Task -> Each line that holds the word "basket" should be returned.

Supplied material ->
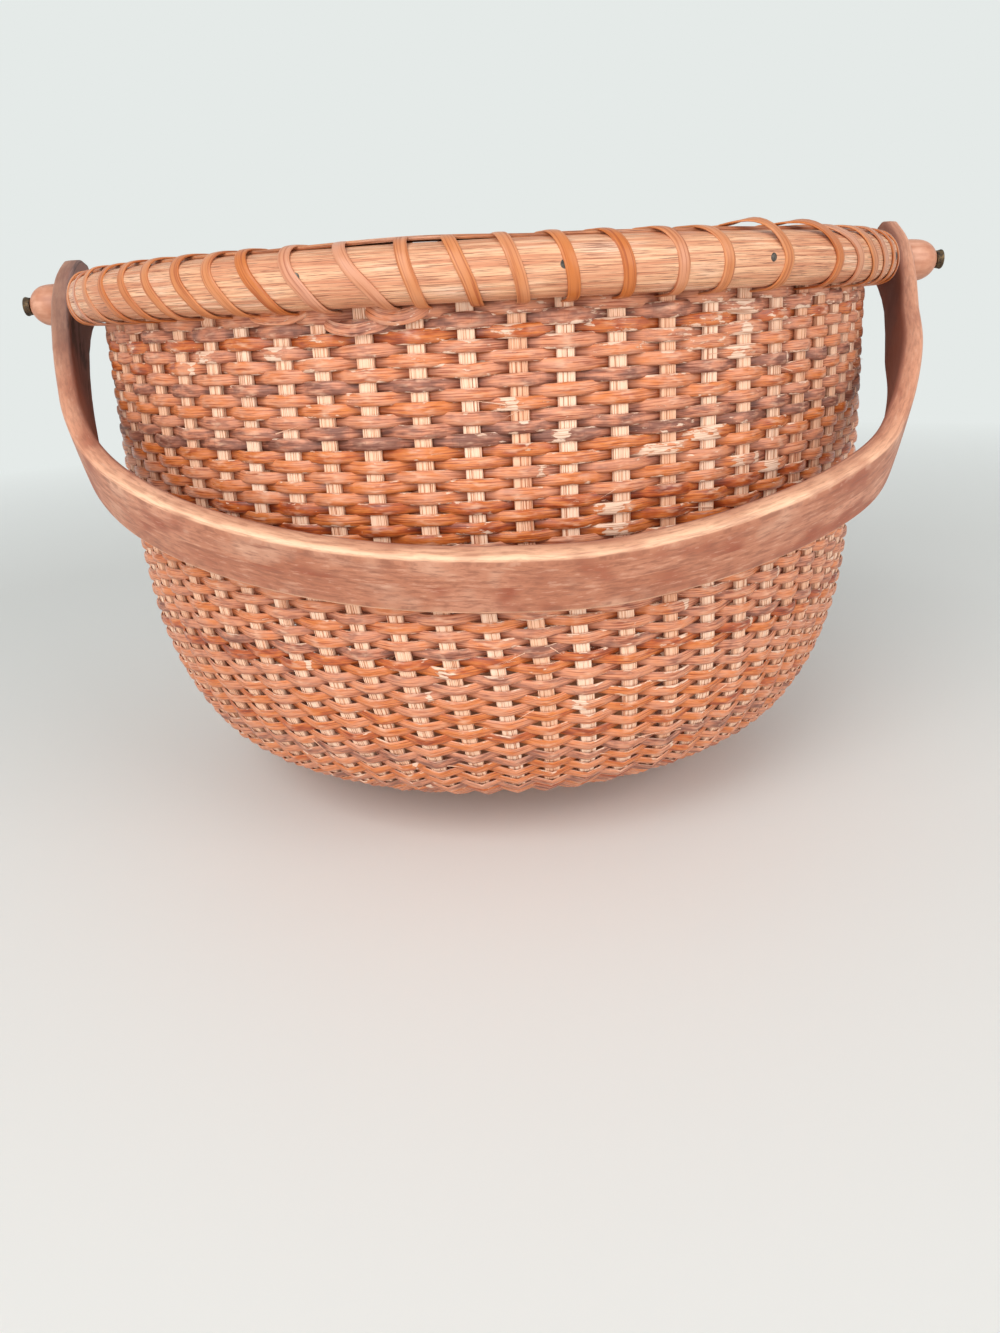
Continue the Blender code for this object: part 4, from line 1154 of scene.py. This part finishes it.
# %% Finish: polished wood of the handle
finish = StripFinish("handle_wood")
handle_wood = finish.mat
grain = finish.use(fibres, Length=210.0, Fineness=3600.0, Seed=1.0)
lines = finish.use(fibres, Length=46.0, Fineness=1500.0, Seed=9.0)
stain = finish.use(drift, Tone=0.5, Length=62.0, Strength=2.6, Seed=6.0)
cloud = finish.use(drift, Tone=0.5, Length=26.0, Strength=1.8, Seed=4.0)
ragged = finish.calc("MULTIPLY_ADD", finish.calc("SUBTRACT", grain["Relief"], 0.5), 0.9, stain["Tone"])
wood = finish.ramp(cloud["Tone"], [(0.15, paint(174, 104, 74)), (0.5, paint(190, 124, 94)),
                                   (0.85, paint(208, 146, 118))])
wood = finish.mix(finish.spread(ragged, 0.56, 0.90, 0.0, 0.85), wood, paint(156, 76, 48))
wood = finish.mix(finish.spread(ragged, 0.36, 0.06, 0.0, 0.50), wood, paint(228, 180, 152))
edge = finish.calc("MULTIPLY", finish.wear, finish.spread(ragged, 0.95, 0.45, 0.45, 0.94))
rubbed = finish.mix(finish.spread(finish.tone, 0.0, 0.36), paint(254, 204, 168), paint(220, 156, 124))
wood = finish.mix(edge, wood, rubbed)
wood = finish.mix(finish.spread(lines["Streak"], 0.45, 0.0, 0.0, 0.45), wood, paint(158, 96, 72))
dark_grain = finish.calc("MULTIPLY", finish.spread(grain["Streak"], 0.50, 0.0, 0.0, 0.62),
                         finish.spread(edge, 0, 1, 1.0, 0.45))
wood = finish.mix(dark_grain, wood, paint(140, 82, 60))
wood = finish.mix(finish.spread(grain["Streak"], 0.70, 1.0, 0.0, 0.26), wood, paint(238, 196, 170))
at_left = finish.spread(finish.tone, 0.55, 1.0, 0.0, 0.62)
wood = finish.mix(at_left, wood, paint(122, 88, 74))
# Painted shade: the inner face, turned to the wall, is painted darker; towards the left ear its own colour
# turns purple-grey.
inner_face_colour_and_shade = finish.mix(at_left, paint(142, 94, 80), paint(146, 130, 130))
wood = finish.mix(finish.calc("MULTIPLY", finish.depth, 0.82), wood, inner_face_colour_and_shade)
smoke = finish.calc("MULTIPLY", finish.calc("MULTIPLY", finish.depth, at_left),
                    finish.spread(lines["Streak"], 0.55, 0.25))
wood = finish.mix(smoke, wood, paint(34, 30, 32))
finish.give("Base Color", wood)
rough = finish.spread(cloud["Tone"], 0.2, 0.8, 0.44, 0.56)
finish.give("Roughness", finish.calc("MULTIPLY_ADD", finish.depth, 0.30, rough))
finish.relief(grain["Relief"], 0.00014)
finish.relief(lines["Relief"], 0.00016)
handle.data.materials.append(handle_wood)
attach(handle, "handle")
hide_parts("handle_bow")

# %% [markdown]
# ## Loose fibres
# An old basket is never tidy: hair-thin fibres spring out where a weaver has split. Each is a fine
# tapering strip that starts in the weave and curls away, and there are more at the right, where
# the weave is most worn.

# %% Build the loose fibres
chance = np.random.default_rng(31)
FIBRES = 90
frays = Bundle()
for _ in range(FIBRES):
    angle = math.radians(chance.choice([chance.uniform(270, 335), chance.uniform(0, 360)], p=[0.45, 0.55]))
    start = chance.uniform(0.06, 0.98) * wall_length[-1]
    length = chance.uniform(0.003, 0.010)
    turn_up = chance.normal(0, 0.35)
    t = np.linspace(0, 1, 9)
    up = np.clip(start + length * t * math.sin(turn_up), 0, wall_length[-1])
    r, z, _, _ = wall_at(up, 0.0003 - 0.0011 * t ** 1.6)
    way = chance.choice([-1, 1])
    line = polar(angle + way * length * t * math.cos(turn_up) / r, r, z)
    size = chance.uniform(0.00006, 0.00014) * (1.05 - t)
    sections = rounded(2.0, 2.0, 0.4)[None] * np.stack([size * 1.6, size], -1)[:, None]
    frays.sweep(line, polar(angle, np.full(9, 1.0), 0.0), sections, np.array([0.8, 0.0, 0.0]))
loose_fibres = frays.as_object("loose_fibres", 60)
loose_fibres.data.materials.append(stave_cane)
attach(loose_fibres, "basket")
print("loose fibres:", FIBRES)

# %% [markdown]
# ## The studio
# A pale floor that sweeps up into a pale wall keeps attention on the basket. Three large soft lamps
# stand in front: one high at the left, one at the right, and one low, which lights the underside of
# the bulge. Far from the basket the paint turns into an even pale glow, and the sky has the same
# pale colour. Only the camera, glosses and glass see that glow, so the background is plain and
# throws no light on the basket, while the floor near it stays paint and holds its shadow.

# %% Floor
BACKDROP = paint(229, 234, 232)
GLOW_START, GLOW_FULL = 0.40, 1.0
FRONT, BACK, HALF_WIDE, COVE, WALL_TOP, FLOOR_DROP = -3.0, 1.0, 4.0, 0.8, 3.0, 0.0002
floor = Bundle()
cove = [(BACK + COVE * math.sin(a), COVE - COVE * math.cos(a)) for a in np.linspace(0.1, math.pi / 2, 10)]
floor_line = [(FRONT, 0.0), (BACK, 0.0)] + cove + [(BACK + COVE, WALL_TOP)]
points = np.array([(x, y, z - FLOOR_DROP) for y, z in floor_line for x in (-HALF_WIDE, HALF_WIDE)])
quads = np.array([(2 * k, 2 * k + 1, 2 * k + 3, 2 * k + 2) for k in range(len(floor_line) - 1)])
floor.keep(points, quads, points[quads.ravel()][:, :2], np.zeros(3))
floor = floor.as_object("studio_floor", 60)


def seen_by_eye(nodes):
    """Return a mask of the rays that see the backdrop: from the camera, in a gloss or through glass."""
    rays = nodes.place("ShaderNodeLightPath").outputs
    bounced = nodes.calc("MAXIMUM", rays["Is Glossy Ray"], rays["Is Transmission Ray"])
    return nodes.calc("MAXIMUM", rays["Is Camera Ray"], bounced)


finish = Finish("studio_paint")
finish.give("Base Color", paint(236, 239, 238))
finish.give("Roughness", 0.6)
spot = finish.place("ShaderNodeTexCoord").outputs["Object"]
away = finish.place("ShaderNodeVectorMath", {0: spot}, operation="LENGTH").outputs["Value"]
far = finish.calc("MULTIPLY", finish.spread(away, GLOW_START, GLOW_FULL), seen_by_eye(finish))
glow = finish.place("ShaderNodeEmission", {"Color": BACKDROP, "Strength": 1.0}).outputs[0]
both = finish.place("ShaderNodeMixShader", {0: far, 1: finish.shader.outputs[0], 2: glow}).outputs[0]
finish.feed(finish.tree.nodes["Material Output"].inputs["Surface"], both)
floor.data.materials.append(finish.mat)
print("floor faces:", len(floor.data.polygons))

# %% Lamps and sky


def lamp(name, place_at, aim_at, size, watts, colour):
    """Stand a soft square lamp and point it."""
    data = bpy.data.lights.new(name, "AREA")
    data.energy, data.size, data.color = watts, size, colour
    obj = bpy.data.objects.new(name, data)
    bpy.context.scene.collection.objects.link(obj)
    away = Matrix.Translation(place_at).to_translation() - Matrix.Translation(aim_at).to_translation()
    obj.location = place_at
    obj.rotation_euler = away.to_track_quat("Z", "Y").to_euler()


lamp("key_lamp", (-0.60, -1.15, 1.05), (0, 0, 0.08), 0.9, 12.2, (1.0, 0.985, 0.96))
lamp("fill_lamp", (0.95, -0.85, 0.55), (0, 0, 0.08), 0.9, 6.7, (1.0, 0.985, 0.97))
lamp("low_lamp", (-0.55, -1.25, 0.25), (0, 0, 0.06), 0.6, 4.2, (1.0, 0.985, 0.96))
world = bpy.data.worlds.new("pale_sky")
bpy.context.scene.world = world
world.use_nodes = True
air = Bench(world.node_tree)
sky = air.tree.nodes["Background"]
air.feed(sky.inputs["Color"], (1.0, 0.985, 0.965, 1.0))
air.feed(sky.inputs["Strength"], 0.44)
backdrop = air.place("ShaderNodeBackground", {"Color": BACKDROP, "Strength": 1.0}).outputs[0]
both = air.place("ShaderNodeMixShader", {0: seen_by_eye(air), 1: sky.outputs[0], 2: backdrop}).outputs[0]
air.feed(air.tree.nodes["World Output"].inputs["Surface"], both)
print("lamps:", [light.name for light in bpy.data.lights])

# %% [markdown]
# ## The camera
# The camera stands close, a little under the rim's height, and looks down at the front of the
# basket. It is also turned by three degrees about its own view, as the photograph is.

# %% Camera
CAMERA_AT = (0.0, -0.3565, 0.1543)
ASIDE, DOWN, ROLL = math.radians(0.16), math.radians(19.84), math.radians(-2.98)
camera_data = bpy.data.cameras.new("camera")
camera_data.sensor_fit = "VERTICAL"
camera_data.sensor_height = 36.0
camera_data.lens = 27.03
camera = bpy.data.objects.new("camera", camera_data)
bpy.context.scene.collection.objects.link(camera)
camera.matrix_world = (Matrix.Translation(CAMERA_AT) @ Matrix.Rotation(ASIDE, 4, "Z")
                       @ Matrix.Rotation(math.pi / 2 - DOWN, 4, "X") @ Matrix.Rotation(ROLL, 4, "Z"))
bpy.context.scene.camera = camera
bpy.context.scene.view_settings.view_transform = "Standard"
print("lens in mm:", round(camera_data.lens, 2))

The answer ->
# An old basket is never tidy: hair-thin fibres spring out where a weaver has split. Each is a fine
attach(loose_fibres, "basket")
# A pale floor that sweeps up into a pale wall keeps attention on the basket. Three large soft lamps
# the bulge. Far from the basket the paint turns into an even pale glow, and the sky has the same
# throws no light on the basket, while the floor near it stays paint and holds its shadow.
# basket. It is also turned by three degrees about its own view, as the photograph is.